Мука — печаль мирская. Страдание — печаль ради Бога.
Эта истина освещает новым светом понимание многих процессов в культуре начала XX столетия. Искусство этого времени пристально сосредоточилось на муке, но не смогло познать страдания, ибо отвращалось от Бога. Ильин указал на ту опасность, которой не избегло искусство «серебряного века», и которая подстерегает любого художника — всегда:
«И первая опасность в том, что возникнет убедительное воплощение тьмы и страха, и не создастся убедительное воплощение света, любви и победы…»46
Михаил Петрович Арцыбашев
Михаил Петрович Арцыбашев (1878–1927) подвёл реализм к той черте, за которою начинается грубый натурализм и порнография — а в основе того: принцип постоянного расширения тематического отбора материала. Можно утверждать, что реализм в начале века интенсивность собственного развития заменил экстенсивностью: качество — количеством. А если тематика неограниченно расширяется, то в итоге художник неизбежно вторгнется в ту область, на которую прежде существовали разного рода табу. И там, где существовали нравственные запреты, они могут быть подвергнуты пересмотру: при ослаблении религиозных устоев в обществе или в душе самого художника.

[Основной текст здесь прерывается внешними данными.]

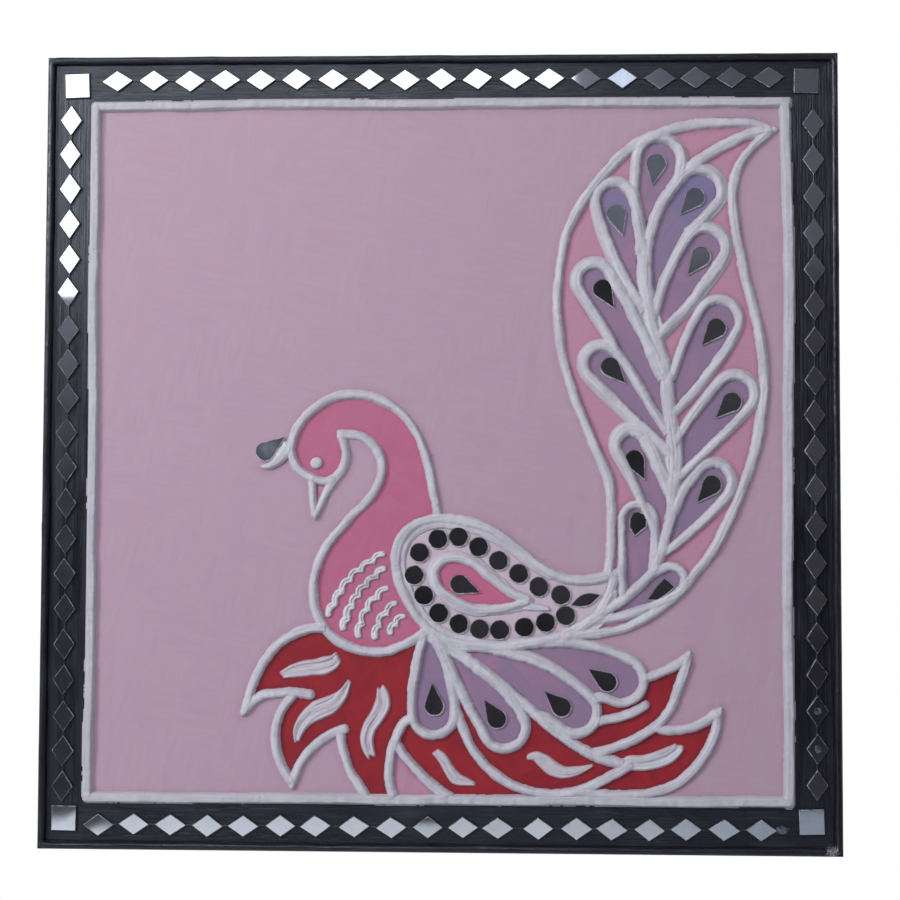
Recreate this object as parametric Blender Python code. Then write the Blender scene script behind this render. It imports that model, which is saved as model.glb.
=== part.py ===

В раннем творчестве Арцыбашев продолжал традиции русского реализма, его критической направленности «против лжи и насилия». После неудачных попыток сблизиться с представителями «нового религиозного сознания» (Д.С.Мережковский, В.И.Иванов и др.) Арцыбашев отошёл на позиции крайнего индивидуализма и пессимизма. Это проявилось прежде всего в самом известном произведении писателя, романе «Санин» (1907). В судьбе заглавного персонажа романа отразился окончательный кризис бездуховного нигилизма, действующего во имя беспредметной «свободы», отвергающего любые моральные запреты. Утверждение идеала «свободной любви», на поверку оказавшейся лишь разгулом животных инстинктов, привело к введению в роман полунепристойных эпизодов, что усугубило развернувшуюся вокруг романа литературную и общественную полемику. По инициативе Св. Синода против Арцыбашева было начато дело по обвинению в порнографии и кощунстве, писателю грозила церковная анафема, но всё в итоге заглохло и не имело никаких последствий. В литературной критике утвердилось понятие «арцыбашевщина», обозначившее обострённое внимание к «вопросам пола» в соединении с крайним эгоизмом и аморализмом.
Владимир Сании, идеология которого составила ядро «арцыбашевщины», законный наследник столь привычных для русской литературы «лишних людей». Незнание цели жизни он компенсирует стремлением к «естественным» удовольствиям, к которым влечёт его инстинкт. «Желание» он возвёл в абсолют, но не успел ещё пресытиться и подвести свою жизнь к жажде преступления, чем неизбежно заканчивается всякий гедонизм.
Арцыбашев продолжал в творчестве ранее найденные им мотивы уныния и безысходности. Писатель называл своим «предшественником» библейского царя Соломона, себя же считал «единственным представителем экклезиастизма» среди русских писателей. Эту концепцию он выдвинул в начале 1910-х годов, причисляя к ней, кроме царя Соломона, — А.Шопенгауэра, Ф.Ницше, А.Бергсона, Э.Гартмана. Подобно многим, Арцыбашев совершил типичную ошибку в толковании Книги Екклесиаста, выделяя в ней и абсолютизируя пессимистические мотивы, «не заметив» при этом указанного выхода из такого состояния: в приятии Промысла Божия.
Арцыбашев начал отвергать возможность любого осмысления бытия, утверждал роковую катастрофичность личной и социальной жизни. Это особенно остро проявилось в крупнейшем его произведении предреволюционного времени, романе «У последней черты» (1910–1912), который критика назвала «оптовой повестью о самоубийцах». В романе не только совершаются самоубийства центральных персонажей, но действует маньяк-человеконенавистник, мечтающий довести до самоубийства всё человечество.
В рассказе того же времени «Преступление доктора Лурье» раскрывается трагичность существования человека «без Бога», крах позитивистского мировоззрения. Попытке отыскать нравственные евангельские законы бытия посвящена повесть «Женщина, стоящая посреди» (1915), в названии которой — намёк на евангельский эпизод прощения Христом грешницы, взятой в прелюбодеянии (Ин. 8, 1-11).Однако эта попытка не имела существенного влияния на творчество Арцыбашева в целом, оставшись в нём едва ли не единичным эпизодом. Литературной деятельности писателя последних лет его жизни присущи всё более усугубляющиеся кризисные тенденции.
Революционные потрясения 1917 года, особенно октябрьский переворот, Арцыбашев воспринял с крайней неприязнью; живя до 1923 года в России, никак не участвовал в литературно-общественной жизни.
Покинув Россию, занял жёсткую антисоветскую позицию, не испытывая симпатий и к эмигрантским движениям.
Творчество Арцыбашева отразило глубочайший кризис гуманизма, признававшего самодостаточную ценность индивидуалистических бездуховных стремлений.
Каждый из названных писателей может быть назван знаковой фигурой в судьбе русского реализма начала века. Каждый усугубил одну из особенностей этого художественного метода, что привело каждого в тупиковую безысходность.